WHAT YOU NEED TO DO ▸ Write out every line of the material exactly as it appears.

— Begin DATASET EXTRACT —

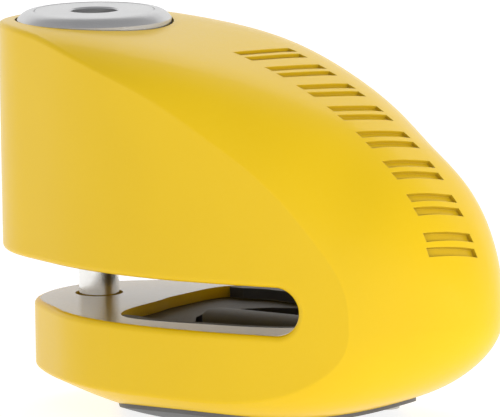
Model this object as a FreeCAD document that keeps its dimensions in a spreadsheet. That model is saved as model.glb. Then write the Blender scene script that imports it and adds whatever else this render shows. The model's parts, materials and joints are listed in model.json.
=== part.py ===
import FreeCAD, Part
import math
import os

import Sketcher
from FreeCAD import Placement, Rotation, Vector

# Disc brake lock: a domed housing with a slot for the disc, and a key barrel that drives the
# locking pin.  Millimetres.  Origin: axis of the locking pin where it meets the floor of the
# disc slot.  +X points to the nose, +Y to the left side, +Z up through the barrel.

doc = FreeCAD.newDocument("disc_brake_lock")

# ------------------------------------------------------------------ driving dimensions
SIZES = [
    ("fit_gap", 0.05, "close gap between fitted parts"),
    ("pin_rad", 2.75, "locking pin"),
    ("pin_tip_z", -5.0, "pin tip, lock shut"),
    ("pin_bevel", 0.6, "bevel of the pin tip"),
    ("pin_head_rad", 5.2, "pin head"),
    ("pin_head_top_z", 17.15, "pin head, upper face"),
    ("pin_hole_rad", 3.265, "pin hole in the lower jaw"),
    ("pin_hole_z", -6.6, "bottom of that hole"),
    ("slot_gap", 6.45, "height of the disc slot"),
    ("slot_end_x", 43.4, "closed end of the slot"),
    ("slot_half_w", 32.0, "slot cutter, half width"),
    ("form_low_z", -25.0, "lower end of the wall and rear forms"),
    ("travel", 12.0, "barrel travel"),
    ("bore_rad", 10.8, "barrel bore in the housing"),
    ("bore_floor_z", 9.5, "floor of the barrel bore"),
    ("foot_rad", 10.7, "barrel, guided foot"),
    ("neck_rad", 10.0, "barrel, neck"),
    ("step_z", 21.3, "barrel step that meets the retaining ring"),
    ("shell_low_z", 15.5, "lower face of the barrel shell"),
    ("shell_top_z", 36.9, "upper face of the barrel shell"),
    ("cap_rad", 10.5, "cap ring"),
    ("cap_bore_rad", 5.4, "cap ring, bore"),
    ("cap_low_z", 36.9, "cap ring, lower face"),
    ("cap_seat_z", 37.9, "cap ring, seat of the cap face"),
    ("cap_edge_z", 37.7, "cap ring, foot of the bevel"),
    ("cap_top_z", 38.9, "cap ring, flat top"),
    ("seam_rad", 8.2, "inner edge of the cap ring"),
    ("keyhole_rad", 3.25, "key opening"),
    ("cap_screw_xy", 4.8, "cap screws, offset in both directions"),
    ("plug_rad", 4.5, "key plug"),
    ("plug_bore_rad", 4.55, "plug bore"),
    ("plug_low_z", 21.95, "plug, lower face"),
    ("plug_head_rad", 5.2, "plug, head"),
    ("plug_head_low_z", 36.0, "plug head, lower face"),
    ("plug_top_z", 36.8, "plug, top"),
    ("clip_rad", 5.2, "plug clip, outside"),
    ("clip_groove_rad", 3.7, "clip groove in the plug"),
    ("clip_groove_low_z", 22.3, "clip groove, lower face"),
    ("clip_groove_top_z", 23.0, "clip groove, upper face"),
    ("keyway_w", 1.8, "keyway width"),
    ("keyway_rear_x", -2.6, "keyway, rear end"),
    ("keyway_front_x", 2.9, "keyway, front end"),
    ("tongue_half_x", 1.6, "plug tongue, half length"),
    ("tongue_half_y", 1.0, "plug tongue, half width"),
    ("tongue_low_z", 20.75, "plug tongue, lower face"),
    ("chamber_rad", 1.3, "tumbler chambers"),
    ("driver_rad", 1.22, "tumbler pins"),
    ("chamber_first_z", 24.9, "first chamber"),
    ("chamber_pitch", 3.1, "chamber pitch"),
    ("cover_half_w", 1.6, "chamber cover, half width"),
    ("cover_in_y", 9.1, "chamber cover, inner face"),
    ("cover_low_z", 23.2, "chamber cover, lower end"),
    ("cover_top_z", 35.7, "chamber cover, upper end"),
    ("ring_low_z", 33.3, "retaining ring, lower face"),
    ("ring_thick", 1.0, "retaining ring, thickness"),
    ("groove_rad", 11.7, "ring and seal grooves"),
    ("seal_mid_z", 35.8, "seal, mid height"),
    ("seal_half_z", 0.75, "seal, half height"),
    ("lip_half_z", 0.25, "seal lip, half height"),
    ("latch_low_z", 17.3, "latch bolt, lower face"),
    ("latch_top_z", 19.7, "latch bolt, upper face"),
    ("latch_half_w", 3.5, "latch bolt, half width"),
    ("recess_depth_x", 12.65, "back of the latch recesses"),
    ("cam_rad", 4.4, "drive cam"),
    ("cam_pin_rad", 0.95, "eccentric drive pin"),
    ("cam_ecc", 1.2, "eccentricity of that pin"),
    ("bush_out_rad", 4.0, "guide bush, outside"),
    ("bush_in_rad", 2.8, "guide bush, inside"),
    ("bush_low_z", 6.6, "guide bush, lower end"),
    ("flange_rim", 0.5, "guide bush, flange beyond the outside"),
    ("flange_thick", 1.1, "guide bush, flange thickness"),
    ("dowel_rad", 1.0, "guide dowel"),
    ("dowel_x", -8.4, "guide dowel position"),
    ("dowel_low_z", 7.6, "guide dowel, lower end"),
    ("dowel_step_z", 28.1, "guide dowel, foot of its narrow tip"),
    ("dowel_gap", 0.08, "gap round the dowel in the barrel"),
    ("base_low_z", 13.6, "barrel base plate, lower face"),
    ("base_bevel", 0.3, "bevel of the base plate"),
    ("screw_y", 7.8, "base plate screws, offset"),
    ("pad_proud", 0.5, "pad stands proud of the bowl"),
    ("pad_depth", 1.5, "pad recess depth"),
    ("pad_form_low_z", -20.0, "pad forms, lower end"),
    ("pad_form_top_z", -4.0, "pad forms, upper end"),
    ("pad_flat_z", -14.4, "flat resting face of the pad"),
    ("pad_screw_a_x", 7.2, "pad screw, rear"),
    ("pad_screw_b_x", 46.4, "pad screw, front"),
    ("shelf_top_z", -1.5, "slot insert, top of the rear shelf"),
    ("motif_depth", 0.55, "depth of the grip bars"),
    ("slot_edge_rad", 0.8, "rounding of the slot's outer edges"),
    ("crease_rad", 0.7, "rounding between the side walls and the dome and bowl"),
]
sheet = doc.addObject("Spreadsheet::Sheet", "Sizes")
for row, (alias, value, note) in enumerate(SIZES, start=1):
    sheet.set("A%d" % row, note)
    sheet.set("B%d" % row, repr(value))
    sheet.setAlias("B%d" % row, alias)
doc.recompute()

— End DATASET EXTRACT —

THE RESPONSE ▸
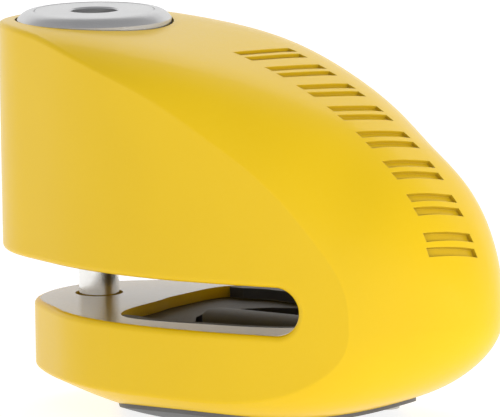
Model this object as a FreeCAD document that keeps its dimensions in a spreadsheet. That model is saved as model.glb. Then write the Blender scene script that imports it and adds whatever else this render shows. The model's parts, materials and joints are listed in model.json.
=== part.py ===
import FreeCAD, Part
import math
import os

import Sketcher
from FreeCAD import Placement, Rotation, Vector

# Disc brake lock: a domed housing with a slot for the disc, and a key barrel that drives the
# locking pin.  Millimetres.  Origin: axis of the locking pin where it meets the floor of the
# disc slot.  +X points to the nose, +Y to the left side, +Z up through the barrel.

doc = FreeCAD.newDocument("disc_brake_lock")

# ------------------------------------------------------------------ driving dimensions
SIZES = [
    ("fit_gap", 0.05, "close gap between fitted parts"),
    ("pin_rad", 2.75, "locking pin"),
    ("pin_tip_z", -5.0, "pin tip, lock shut"),
    ("pin_bevel", 0.6, "bevel of the pin tip"),
    ("pin_head_rad", 5.2, "pin head"),
    ("pin_head_top_z", 17.15, "pin head, upper face"),
    ("pin_hole_rad", 3.265, "pin hole in the lower jaw"),
    ("pin_hole_z", -6.6, "bottom of that hole"),
    ("slot_gap", 6.45, "height of the disc slot"),
    ("slot_end_x", 43.4, "closed end of the slot"),
    ("slot_half_w", 32.0, "slot cutter, half width"),
    ("form_low_z", -25.0, "lower end of the wall and rear forms"),
    ("travel", 12.0, "barrel travel"),
    ("bore_rad", 10.8, "barrel bore in the housing"),
    ("bore_floor_z", 9.5, "floor of the barrel bore"),
    ("foot_rad", 10.7, "barrel, guided foot"),
    ("neck_rad", 10.0, "barrel, neck"),
    ("step_z", 21.3, "barrel step that meets the retaining ring"),
    ("shell_low_z", 15.5, "lower face of the barrel shell"),
    ("shell_top_z", 36.9, "upper face of the barrel shell"),
    ("cap_rad", 10.5, "cap ring"),
    ("cap_bore_rad", 5.4, "cap ring, bore"),
    ("cap_low_z", 36.9, "cap ring, lower face"),
    ("cap_seat_z", 37.9, "cap ring, seat of the cap face"),
    ("cap_edge_z", 37.7, "cap ring, foot of the bevel"),
    ("cap_top_z", 38.9, "cap ring, flat top"),
    ("seam_rad", 8.2, "inner edge of the cap ring"),
    ("keyhole_rad", 3.25, "key opening"),
    ("cap_screw_xy", 4.8, "cap screws, offset in both directions"),
    ("plug_rad", 4.5, "key plug"),
    ("plug_bore_rad", 4.55, "plug bore"),
    ("plug_low_z", 21.95, "plug, lower face"),
    ("plug_head_rad", 5.2, "plug, head"),
    ("plug_head_low_z", 36.0, "plug head, lower face"),
    ("plug_top_z", 36.8, "plug, top"),
    ("clip_rad", 5.2, "plug clip, outside"),
    ("clip_groove_rad", 3.7, "clip groove in the plug"),
    ("clip_groove_low_z", 22.3, "clip groove, lower face"),
    ("clip_groove_top_z", 23.0, "clip groove, upper face"),
    ("keyway_w", 1.8, "keyway width"),
    ("keyway_rear_x", -2.6, "keyway, rear end"),
    ("keyway_front_x", 2.9, "keyway, front end"),
    ("tongue_half_x", 1.6, "plug tongue, half length"),
    ("tongue_half_y", 1.0, "plug tongue, half width"),
    ("tongue_low_z", 20.75, "plug tongue, lower face"),
    ("chamber_rad", 1.3, "tumbler chambers"),
    ("driver_rad", 1.22, "tumbler pins"),
    ("chamber_first_z", 24.9, "first chamber"),
    ("chamber_pitch", 3.1, "chamber pitch"),
    ("cover_half_w", 1.6, "chamber cover, half width"),
    ("cover_in_y", 9.1, "chamber cover, inner face"),
    ("cover_low_z", 23.2, "chamber cover, lower end"),
    ("cover_top_z", 35.7, "chamber cover, upper end"),
    ("ring_low_z", 33.3, "retaining ring, lower face"),
    ("ring_thick", 1.0, "retaining ring, thickness"),
    ("groove_rad", 11.7, "ring and seal grooves"),
    ("seal_mid_z", 35.8, "seal, mid height"),
    ("seal_half_z", 0.75, "seal, half height"),
    ("lip_half_z", 0.25, "seal lip, half height"),
    ("latch_low_z", 17.3, "latch bolt, lower face"),
    ("latch_top_z", 19.7, "latch bolt, upper face"),
    ("latch_half_w", 3.5, "latch bolt, half width"),
    ("recess_depth_x", 12.65, "back of the latch recesses"),
    ("cam_rad", 4.4, "drive cam"),
    ("cam_pin_rad", 0.95, "eccentric drive pin"),
    ("cam_ecc", 1.2, "eccentricity of that pin"),
    ("bush_out_rad", 4.0, "guide bush, outside"),
    ("bush_in_rad", 2.8, "guide bush, inside"),
    ("bush_low_z", 6.6, "guide bush, lower end"),
    ("flange_rim", 0.5, "guide bush, flange beyond the outside"),
    ("flange_thick", 1.1, "guide bush, flange thickness"),
    ("dowel_rad", 1.0, "guide dowel"),
    ("dowel_x", -8.4, "guide dowel position"),
    ("dowel_low_z", 7.6, "guide dowel, lower end"),
    ("dowel_step_z", 28.1, "guide dowel, foot of its narrow tip"),
    ("dowel_gap", 0.08, "gap round the dowel in the barrel"),
    ("base_low_z", 13.6, "barrel base plate, lower face"),
    ("base_bevel", 0.3, "bevel of the base plate"),
    ("screw_y", 7.8, "base plate screws, offset"),
    ("pad_proud", 0.5, "pad stands proud of the bowl"),
    ("pad_depth", 1.5, "pad recess depth"),
    ("pad_form_low_z", -20.0, "pad forms, lower end"),
    ("pad_form_top_z", -4.0, "pad forms, upper end"),
    ("pad_flat_z", -14.4, "flat resting face of the pad"),
    ("pad_screw_a_x", 7.2, "pad screw, rear"),
    ("pad_screw_b_x", 46.4, "pad screw, front"),
    ("shelf_top_z", -1.5, "slot insert, top of the rear shelf"),
    ("motif_depth", 0.55, "depth of the grip bars"),
    ("slot_edge_rad", 0.8, "rounding of the slot's outer edges"),
    ("crease_rad", 0.7, "rounding between the side walls and the dome and bowl"),
]
sheet = doc.addObject("Spreadsheet::Sheet", "Sizes")
for row, (alias, value, note) in enumerate(SIZES, start=1):
    sheet.set("A%d" % row, note)
    sheet.set("B%d" % row, repr(value))
    sheet.setAlias("B%d" % row, alias)
doc.recompute()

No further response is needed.